My final word before the listing of the birds is to say that regardless of how many birds we counted in 24 hours (which is a "day" record for me), meeting the people involved outside our team was wonderful. But the best part of the 24 hours was a dad being able to spend all that time together with his 2 sons.

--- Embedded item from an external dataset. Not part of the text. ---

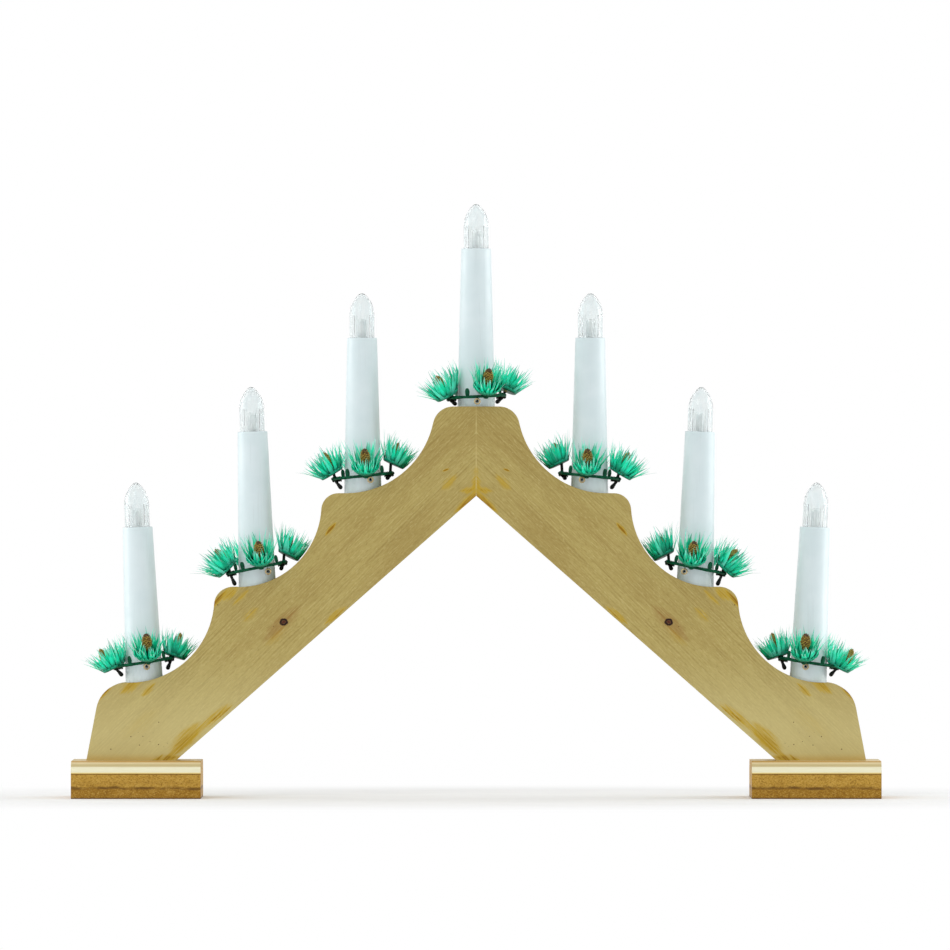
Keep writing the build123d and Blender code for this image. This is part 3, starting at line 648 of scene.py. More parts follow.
@dataclass(frozen=True)
class FootPine(Finish):
    """A foot block: stained sawn front and rear, and a pale planed moulding."""

    upper: Colour = seen(187, 145, 52)
    lower: Colour = seen(160, 116, 20)
    light_mottle: Colour = seen(200, 160, 70)
    dark_mottle: Colour = seen(150, 108, 24)
    dark_fleck: Colour = seen(118, 78, 10)
    light_fleck: Colour = seen(210, 172, 88)
    late: Colour = seen(132, 92, 22)
    crack_line: Colour = seen(100, 66, 4)
    # Painted contact shadow along the bottom of the foot.
    sole_shadow: Colour = seen(84, 54, 14)
    # The moulding's bands over its pale planed wood: cream is painted highlight, tan painted shade.
    cream_highlight: Colour = seen(242, 238, 206)
    tan_shade: Colour = seen(202, 184, 134)
    sand: Colour = seen(224, 206, 160)
    lip_yellow: Colour = seen(240, 214, 132)
    trim_fibre: Colour = seen(206, 184, 132)
    top_edge: Colour = seen(192, 148, 76)
    top: Colour = seen(212, 193, 146)
    top_shade: Colour = seen(198, 176, 124)
    top_late: Colour = seen(172, 143, 88)
    # Painted shade just under the moulding's lip.
    lip_shadow: Colour = seen(92, 58, 22)
    rubbed: Colour = seen(150, 100, 40)
    lip: float = 12.5
    crack: float = 5.3
    height: float = 18.5

    def paint(self, graph: Graph) -> Feeds:
        """Mottled stain with a dark crack low on the face, and the moulding's pale, painted-light
        bands.

        Args:
            graph: The material's graph.

        Returns:
            The shader's inputs by name.
        """
        spot = self.spot(graph)
        height = graph.node("SeparateXYZ", {0: spot}).outputs["Z"]
        normal = graph.node("NewGeometry").outputs["Normal"]
        facing = graph.node("SeparateXYZ", {0: normal}).outputs
        pith = (0.0, -14.0, -46.0)
        grain = graph.place(GrowthRings, Point=spot, Pith=pith, Spacing=3.1, Waver=4.0)
        mottle = graph.strokes(spot, (0.2, 0.2, 0.34), 3.0, 0.6)
        fleck = graph.strokes(spot, (1.3, 1.3, 1.9), 2.0, 0.7)
        wander = graph.times(graph.minus(graph.noise(spot, 0.16, 3.0), 0.5), 2.2)
        level = graph.plus(height, wander)
        gap = graph.math("ABSOLUTE", graph.minus(level, self.crack))
        broken = graph.rise(graph.strokes(spot, (0.12, 0.12, 0.4), 3.0), 0.36, 0.6, 0.4, 1.0)
        face = graph.layers(
            self.lower,
            (graph.rise(level, self.crack - 0.4, self.crack + 0.8), self.upper),
            (graph.rise(mottle, 0.5, 0.7, 0.0, 0.4), self.light_mottle),
            (graph.rise(mottle, 0.5, 0.3, 0.0, 0.4), self.dark_mottle),
            (graph.rise(fleck, 0.5, 0.72, 0.0, 0.8), self.dark_fleck),
            (graph.rise(fleck, 0.5, 0.28, 0.0, 0.6), self.light_fleck),
            (graph.times(grain["Late"], 0.25), self.late),
            (graph.times(graph.rise(gap, 0.2, 1.1, 0.9, 0.0), broken), self.crack_line),
            # Painted contact shadow along the bottom of the foot.
            (graph.rise(height, 0.1, 0.9, 0.85, 0.0), self.sole_shadow),
        )
        # The cream, tan and sand bands by height are painted highlight and shade over the
        # moulding's pale wood.
        trim = graph.layers(
            self.cream_highlight,
            (graph.rise(height, 15.3, 16.1), self.tan_shade),
            (graph.rise(height, 16.7, 17.4), self.sand),
            (graph.rise(height, 13.1, 12.7), self.lip_yellow),
            (graph.rise(grain["Fibre"], 0.45, 0.8, 0.0, 0.25), self.trim_fibre),
            (graph.rise(height, self.height - 0.7, self.height - 0.4), self.top_edge),
        )
        top = graph.layers(
            self.top,
            (graph.rise(grain["Tone"], 0.35, 0.65), self.top_shade),
            (graph.times(grain["Late"], 0.5), self.top_late),
        )
        above = graph.rise(height, self.lip - 0.25, self.lip + 0.1)
        lengthwise = graph.rise(graph.math("ABSOLUTE", facing["X"]), 0.4, 0.6, 1.0, 0.0)
        rim = graph.math("ABSOLUTE", graph.minus(height, self.lip - 0.35))
        colour = graph.layers(
            face,
            (graph.times(above, lengthwise), trim),
            (graph.rise(facing["Z"], 0.93, 0.99), top),
            # Painted shade just under the moulding's lip.
            (graph.times(graph.rise(rim, 0.1, 0.4, 0.7, 0.0), lengthwise), self.lip_shadow),
            (graph.times(graph.place(EdgeRub, Point=spot)["Mask"], 0.4), self.rubbed),
        )
        return {
            "Base Color": colour,
            "Roughness": graph.rise(mottle, 0.3, 0.7, 0.55, 0.42),
            "Normal": self.bump(graph, graph.plus(grain["Height"], mottle), 0.4, 0.1),
            "Coat Weight": 0.05,
            "Coat Roughness": 0.25,
            "Specular IOR Level": 0.25,
        }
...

Red Centre Twitchathon 2011 - Buff Budgies Team Bird List:
Australian Bustard, Black-shoulderd Kite, Whistling Kite, Brown Goshawk, Collared Sparrowhawk, Little Eagle, Wedge-tailed Eagle, Brown Falcon, Australian Kestrel, Australian Hobby, Tawny Frogmouth, Diamond Dove, Common Bronzewing, Crested Pigeon, Spinifex Pigeon, Spotted Turtle Dove, Galah, Little Corella, Major Mitchell's Cockatoo, Budgerigar, Australian Ringneck, Mulga Parrot, Horsfield's Bronze Cuckoo, Fairy Martin, Splendid Fairy-wren, Variegated Fairy-wren, White-winged Fairy-wren, Dusky Grasswren, Striated Pardalote, Western Gerygone, Weebill, Inland Thornbill, Slaty-backed Thornbill, Spiny-cheeked Honeyeater, Singing Honeyeater, Grey-headed Honeyeater, White-plumed Honeyeater, Brown Honeyeater, Yellow-throated Miner, Orange Chat, Red-backed Kingfisher, Sacred Kingfisher, Rainbow Bee-eater, Red-capped Robin, Hooded Robin, Grey Shrike-thrush, Rufous Whistler, Grey Fantail, Willie Wagtail, Magpie Lark, Western Bowerbird, Black-faced Cuckoo-shrike, Little Woodswallow, Black-faced Woodswallow, Grey Butcherbird, Pied Butcherbird, Australian Magpie, Torresian Crow, Richard's Pipit, Clamorous Reed-warbler, Little Grassbird, Rufous Songlark, Zebra Finch, Mistletoebird, Crested Bellbird, Whiskered Tern, Black-tailed Native-hen, Purple Swamphen, Eurasian Coot, Australasian Grebe, Hoary-headed Grebe, Hardhead, Grey Teal, Pacific Black Duck, Australian Wodd Duck, Black Swan, Darter, Pied Cormorant, Little Black Cormorant, Pacific Heron, Great Egret, Red-kneed Dotterel, Black-fronted Dotterel, Masked Lapwing, Black-winged Stilt, Red-necked Avocet, Sharp-tailed Sandpiper, Common Sandpiper, and Wood Sandpiper.

1 comment:

  1. Well done folks. 90 birds could take me a few weeks! I'll work on it 'though 'COS THERE'S ALWAYS NEXT YEAR!!!